Pennsylvania Looks to Bring Skill Games Under Gambling Regulation

More oversight for the gambling industry could be coming to Pennsylvania, this time focused on skill games.

A proposed regulation would centralize a monitoring and control system and create a tax structure that could bring in hundreds of millions of dollars to state coffers, advocates say.

Skill games look like slot machines, but are games of skill where gamblers can affect the outcome, as opposed to games of chance like slot machines. They aren’t subject to the commonwealth’s gambling law nor taxes.

“There’s obviously a demand for this type of entertainment,” Sen. Gene Yaw, R-Williamsport, said in a statement. “There’s a lot of these machines out there, somewhere between 20,000 to 70,000, and they're not being taxed. Why not tax them?”

Yaw’s proposed legislation, as described in a legislative memo that doesn’t yet have draft legislation available, “will regulate and establish an additional tax on skill video games in the Commonwealth.”

“This bill will address both the need to clean up the market to rid us of illegal gambling, provide the state with tax revenue, and support small businesses by giving them access to an additional revenue stream,” Yaw wrote. “Skill video games, operated in a regulated environment, will significantly benefit the Commonwealth by providing substantial revenue and creating jobs. All games will be required to be connected to a terminal collection and control system that allows the Commonwealth to monitor all transactions and ensure that all taxes are accrued and paid.”

The potential taxes, Yaw argued, could be big.

“By taxing them, the state can probably generate in excess of $300 million a year in tax revenue. It’s like we have a winning way, or a winning lottery ticket, here – why not cash it in and take advantage of it?” he said.
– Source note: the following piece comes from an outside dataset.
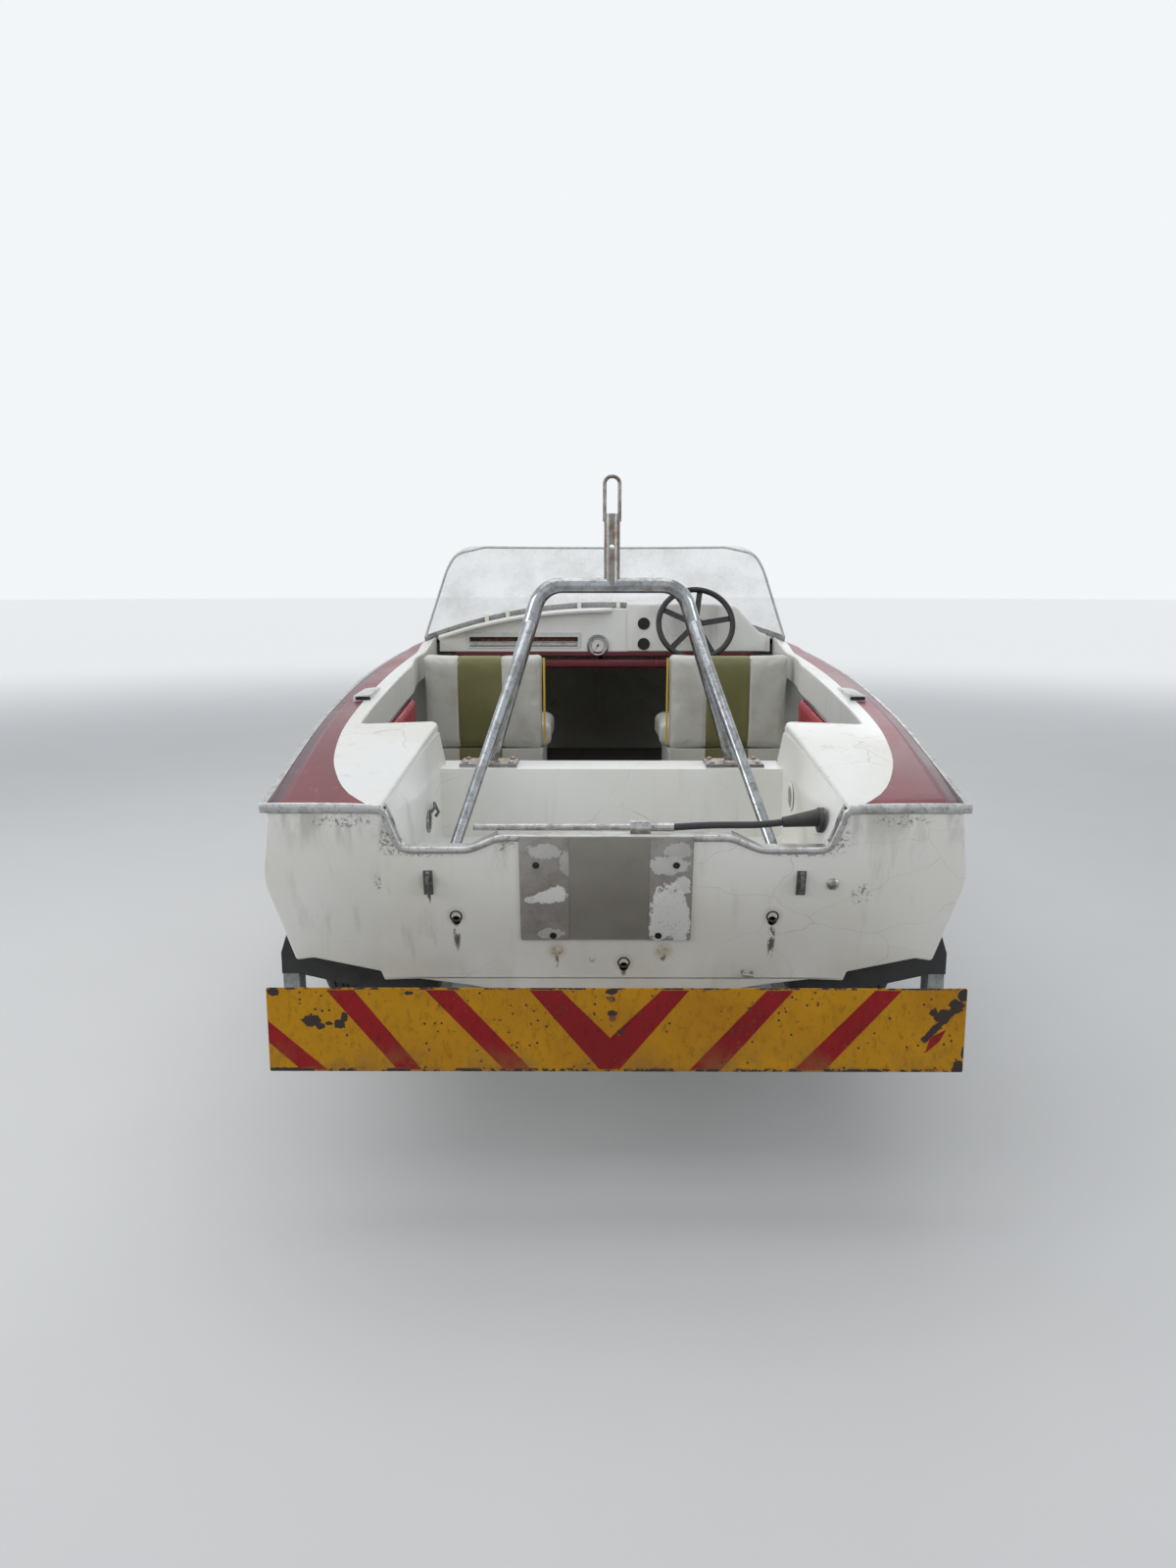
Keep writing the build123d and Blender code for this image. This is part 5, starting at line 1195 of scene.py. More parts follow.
def gauges():
    """The round gauge with its dial, and the two small dark ones."""
    x, z = GAUGE
    facing_aft("gauge_bezel", x, z, [
        (0.0475, 0), (0.0478, 0.004), (0.0465, 0.009), (0.0435, 0.0125), (0.040, 0.013), (0.0375, 0.011),
        (0.0368, 0.007), (0.0365, 0.004)], CHROME, replaces=["gauges"])
    facing_aft("gauge_face", x, z, [(0, 0.005), (0.0368, 0.005)], DIAL, replaces=["gauges"])
    facing_aft("gauge_inner_ring", x, z, [
        (0.0275, 0.005), (0.0277, 0.0057), (0.0290, 0.0057), (0.0292, 0.005)], BLACK, replaces=["gauges"])
    ticks = []
    for k in range(19):
        inner, half = (0.0295, 0.0008) if k % 3 == 0 else (0.0315, 0.0004)
        ticks.append(dial_mark("tick", 225 - 270 * k / 18, box_outline(inner, -half, 0.0350, half), 0.0048))
    joined("gauge_ticks", ticks)
    needle = ((-0.008, -0.0012), (0.026, -0.0003), (0.026, 0.0003), (-0.008, 0.0012))
    dial_mark("gauge_needle", 238, needle, 0.0060)
    facing_aft("gauge_hub", x, z, [(0.0045, 0.005), (0.0045, 0.0075), (0.003, 0.0085), (0, 0.0087)], BLACK,
               turns=20)
    for k, (x, z) in enumerate(SMALL_GAUGES):
        facing_aft(f"small_gauge_{k}", x, z, [
            (0.0262, 0.0), (0.0264, 0.008), (0.0250, 0.0105), (0.0225, 0.0105), (0.0218, 0.0075),
            (0, 0.0075)], BLACK, replaces=["gauges"])


SLOT = (-0.590, 1.210, -0.117, 1.252)
SLOT_ENDS = (-0.592, -0.115)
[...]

Yaw has previously cited the $300 million figure when questioned about accepting political donations from the industry. A number of Democrats and Republicans who accepted political donations pledged to return them in the past, though Yaw and the House Republican Campaign Committee declined to do so.

With skill games operating outside the gambling law, seizures of the games and lawsuits crop up; in May 2022, two county courts ruled that police wrongfully seized skill games and were ordered to return them.